The Kid’s Menu: Let Them Eat Cake

When it comes to baby’s first birthday, what’s wrong with a sweet, simple, made-from-scratch celebration—or two?
let them eat cake

My son turned one this summer, and we celebrated with two birthday parties. And somehow, this seemed very restrained.

At the first, on his actual birthday, we gathered both sets of grandparents, and spent the day letting Franklin do whatever he wanted, which essentially translated to helping him practice his walking for hours on end. I baked Rose Levy Beranbaum’s delightful banana cake from the Joy of Cooking and dusted it with powdered sugar. Franklin had a ball: He opened presents, was chased around by his grandmother, ate some cake, and threw up before bed. Seemed like a successful celebration. We thought we were done.

For decades before I had a child, I felt the pressure in the ether to throw elaborate children’s parties. I think I felt it as a child. Growing up in an unglamorous outer borough of New York City, parties were either low-key backyard events with pizza or giant submarine sandwiches, plastic bowls full of chips, and lots of two-liter bottles of soda (the three-liter bottle had yet to be invented); or else, on the opposite end of the spectrum, there were exclusive little group outings into Manhattan where we wore our best matching outfits and dined on hamburgers in a theme restaurant. (I won’t even expand on the irony of traveling into the heart of one of the planet’s best food cities to eat in a chain restaurant.) I have to say, the former parties were simply more fun—what kid do you know who wants to sit at a table for hours?—but the latter bore a greater cachet even then; from the moment the invitation came in the mail, and you knew you were one of a select group, there would be that frisson of excitement and slight trepidation that I still get when I walk into a party.

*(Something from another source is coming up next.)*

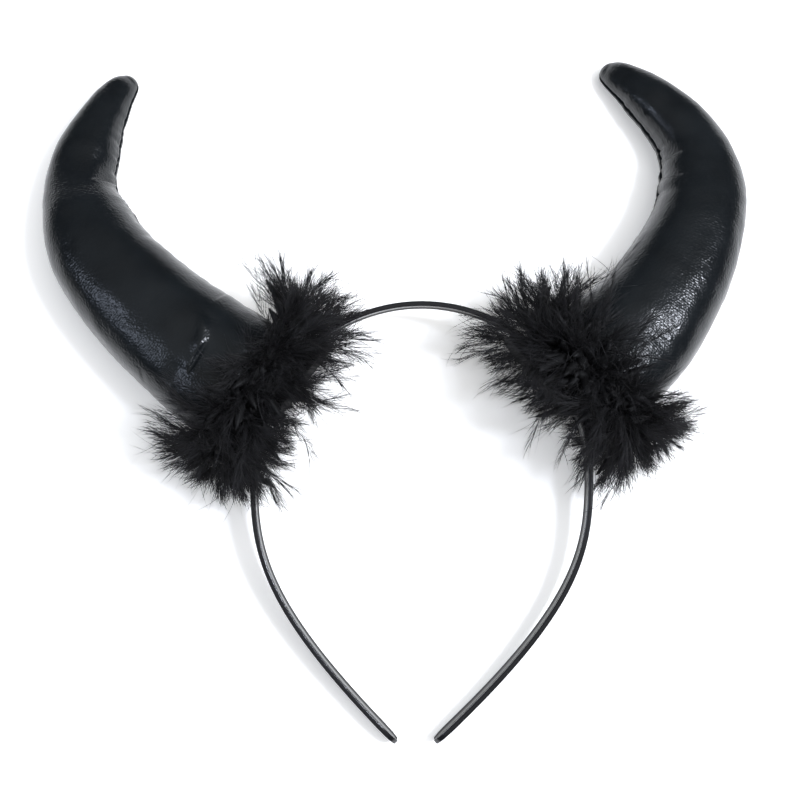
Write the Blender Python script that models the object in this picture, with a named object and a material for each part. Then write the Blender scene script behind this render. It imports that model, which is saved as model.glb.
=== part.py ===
"""Devil horns headband: a thin plastic alice band with two stuffed horns and marabou trims.

It lies on its back, as on a table: the horns rest on the surface along their undersides and the
band slopes down from the horns to its two tips. X runs across the band, Y from the tips to the
top of the arch, and Z is up. Lengths are in metres.
"""

import math
import random
from collections import namedtuple

import bpy
import bmesh
import numpy as np

MM = 0.001

# Gap between pieces that touch on the real object
CLEARANCE = 0.3 * MM

# Headband, a strip bent into an arch with two legs
BAND_HALF_WIDTH = 59.2 * MM
BAND_HEIGHT = 152.9 * MM
BAND_TIP_GAP = 14.8 * MM
BAND_STRIP = 10.0 * MM
BAND_THICKNESS = 1.8 * MM
BAND_RIM = 1.0 * MM
BAND_RECESS = 0.4 * MM
BAND_TIP_LENGTH = 9.0 * MM
BAND_TIP_STRIP = 4.0 * MM
BAND_TIP_HEIGHT = 4.5 * MM
LEG_END_ANGLE = math.radians(44)
LEG_START_PULL = 0.285
LEG_END_PULL = 0.74
LEG_SWAY = 2.1 * MM
ARCH_STEPS = 28
LEG_STEPS = 18

# Horns, each two panels sewn round a stuffed body
LEFT_HORN_LENGTH = 156.1 * MM
RIGHT_HORN_LENGTH = 152.6 * MM
HORN_BASE = 46.0 * MM
HORN_WALL = 1.2 * MM
HORN_SINK = 0.7 * MM
HORN_TIP_LIFT = 1.6 * MM
HORN_HOLLOW_END = 0.93
HORN_STATIONS = 20
HORN_SIDES = 9
SEAT_LENGTH = 0.16

# One row a section: place along the axis, heading of the axis in degrees, the outer and the
# inner half of the width, and the depth front to back, as shares of HORN_BASE
Section = namedtuple("Section", "along heading outer inner depth")
LEFT_HORN = (
    Section(0.00, 31, 0.490, 0.490, 0.66),
    Section(0.07, 33, 0.500, 0.500, 0.74),
    Section(0.18, 39, 0.490, 0.485, 0.80),
    Section(0.30, 42, 0.464, 0.442, 0.79),
    Section(0.42, 48, 0.435, 0.400, 0.75),
    Section(0.52, 58, 0.401, 0.362, 0.70),
    Section(0.59, 69, 0.360, 0.346, 0.64),
    Section(0.63, 77, 0.325, 0.320, 0.60),
    Section(0.67, 84, 0.309, 0.260, 0.54),
    Section(0.72, 91, 0.292, 0.236, 0.48),
    Section(0.79, 104, 0.246, 0.234, 0.44),
    Section(0.86, 111, 0.192, 0.189, 0.37),
    Section(0.93, 119, 0.142, 0.137, 0.27),
    Section(0.975, 131, 0.093, 0.093, 0.19),
    Section(1.00, 136, 0.042, 0.042, 0.09),
)
RIGHT_HORN = (
    Section(0.00, 43, 0.480, 0.480, 0.66),
    Section(0.07, 44, 0.485, 0.485, 0.74),
    Section(0.18, 46, 0.475, 0.475, 0.79),
    Section(0.30, 56, 0.430, 0.430, 0.77),
    Section(0.42, 66, 0.394, 0.394, 0.72),
    Section(0.52, 75, 0.356, 0.348, 0.67),
    Section(0.60, 92, 0.331, 0.330, 0.61),
    Section(0.66, 103, 0.291, 0.280, 0.56),
    Section(0.72, 115, 0.253, 0.242, 0.50),
    Section(0.79, 130, 0.221, 0.218, 0.45),
    Section(0.86, 136, 0.193, 0.188, 0.39),
    Section(0.93, 139, 0.144, 0.139, 0.28),
    Section(0.975, 146, 0.098, 0.096, 0.19),
    Section(1.00, 150, 0.045, 0.045, 0.09),
)

# Creases that start at the inner seam: place along the axis, half length of the groove along it,
# reach across the width and depth, as shares of the horn's length, width and base
Crease = namedtuple("Crease", "along spread reach depth")
LEFT_CREASES = (Crease(0.690, 0.020, 0.62, 0.075), Crease(0.200, 0.020, 0.20, 0.030))
RIGHT_CREASES = (Crease(0.660, 0.018, 0.34, 0.050), Crease(0.590, 0.018, 0.45, 0.045))

# Seats of the horns on the arch, above the arch's centre
LEFT_SEAT_ANGLE = math.radians(25.5)
RIGHT_SEAT_ANGLE = math.radians(28.0)

# Felt pads on the head side of the band, above the arch's centre
LEFT_PAD_ANGLE = math.radians(36.5)
RIGHT_PAD_ANGLE = math.radians(39.0)
PAD_LENGTH = 35.0 * MM
PAD_HEIGHT = 25.0 * MM
PAD_THICKNESS = 2.6 * MM
PAD_CORNER = 4.0 * MM
PAD_CORNER_STEPS = 5
PAD_REACH = math.sqrt(
    (BAND_HALF_WIDTH - BAND_THICKNESS - CLEARANCE) ** 2 - (PAD_LENGTH / 2) ** 2
)

# Marabou trims: a cord round each horn's base and the locks that stand on it
CORD_THICKNESS = 2.2 * MM
CORD_WIDTH = 4.4 * MM
CORD_OFFSET = 1.2 * MM
CORD_GAP = 2 * CLEARANCE
CORD_STEPS = 28
LOCK_LENGTH = 23.0 * MM
LOCK_WIDTH = 5.6 * MM
LOCK_THICKNESS = 2.6 * MM
LOCK_JITTER = 0.16
LOCK_SEED = 19
LOCK_CURL = math.radians(14)
LOCK_LEAN_JITTER = math.radians(6)

# Locks whose root faces further down than this would lie under the horn
LOWEST_LOCK = -0.55

# A lock beside the band or the pad leans back by this step until it clears them
LOCK_LEAN_STEP = math.radians(4)

# One row a ring of locks: lean off the radial direction towards the horn's tip, where the row
# stands across the cord, and the length as a share of LOCK_LENGTH
LOCKS_IN_ROW = 16
LockRow = namedtuple("LockRow", "lean across length")
LOCK_ROWS = (
    LockRow(math.radians(62), 0.30, 0.92),
    LockRow(math.radians(34), 0.16, 1.00),
    LockRow(math.radians(5), 0.00, 1.00),
    LockRow(math.radians(-25), -0.16, 1.05),
    LockRow(math.radians(-58), -0.30, 1.20),
)

# Profile of one lock: place along it and its width and thickness as shares
LockSection = namedtuple("LockSection", "along width thickness")
LOCK_PROFILE = (
    LockSection(0.00, 0.36, 0.60),
    LockSection(0.48, 1.00, 1.00),
    LockSection(1.00, 0.08, 0.16),
)

SEAT_HEIGHT = HORN_BASE * LEFT_HORN[0].depth / 2 + CORD_THICKNESS + CORD_GAP + CLEARANCE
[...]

Sitting behind a mother and daughter on a city bus years later, my stomach turned as I listened to them deliberate the baroque combinations of cake, filling, and frosting to choose for the daughter’s upcoming birthday party. Mind you, they weren’t talking chocolate or vanilla, but fancy flavors, like maple-walnut cake with vanilla Swiss meringue buttercream frosting. It was obvious from the way they talked what expensive bakery this cake would be coming from. And frankly, it’s good cake. But the process had an air about it that felt less like a little kid thinking dreamily of her favorite flavors than about what might sound more impressive to her guests.

On another occasion, I was lectured by the mother of a child model about how no one throws birthday parties at home or bakes their own birthday cakes anymore. (Ironically, this was as we broke for lunch on the set of a magazine shoot about homemade birthday parties.) She actually said these words: “Maybe they do it where you’re from, but not here.” “I’m from here,” I snapped back, perhaps inappropriately engaging her, not least of all because I had a feeling that she might be from somewhere else. “And my kids are getting homemade birthday parties, and I’ll be damned if I’m not baking their cakes myself.”

Needless to say, I carry a lot of baggage on the issue. So when we decided to throw a second party that would include Franklin’s playdate buddies, maybe it was overcompensation on my part to make it as low-key as possible. We invited people at the last minute, and served just the makings for ice cream sundaes, along with some Devil’s Food mini-cupcakes, again, unfrosted and dusted with powdered sugar (we are talking about cake for a bunch of toddlers, after all). The cupcakes looked a little funny, because I have no self-control and always overfill the cupcake pans, but they were fresh and moist and wonderful, and Franklin, who had been on a hunger strike that day, happily nibbled a few bites.

I don’t expect all the birthday parties in the future to be this simple; sooner or later, a kid’s going to start demanding some frosting. But I can only hope that through the years, our backyard parties convey what I think is important to our children: Home is a pretty good place to be, good friends are what make a celebration, and homemade cake is a slice of love—whether heaped with frosting or dusted with a little powdered sugar.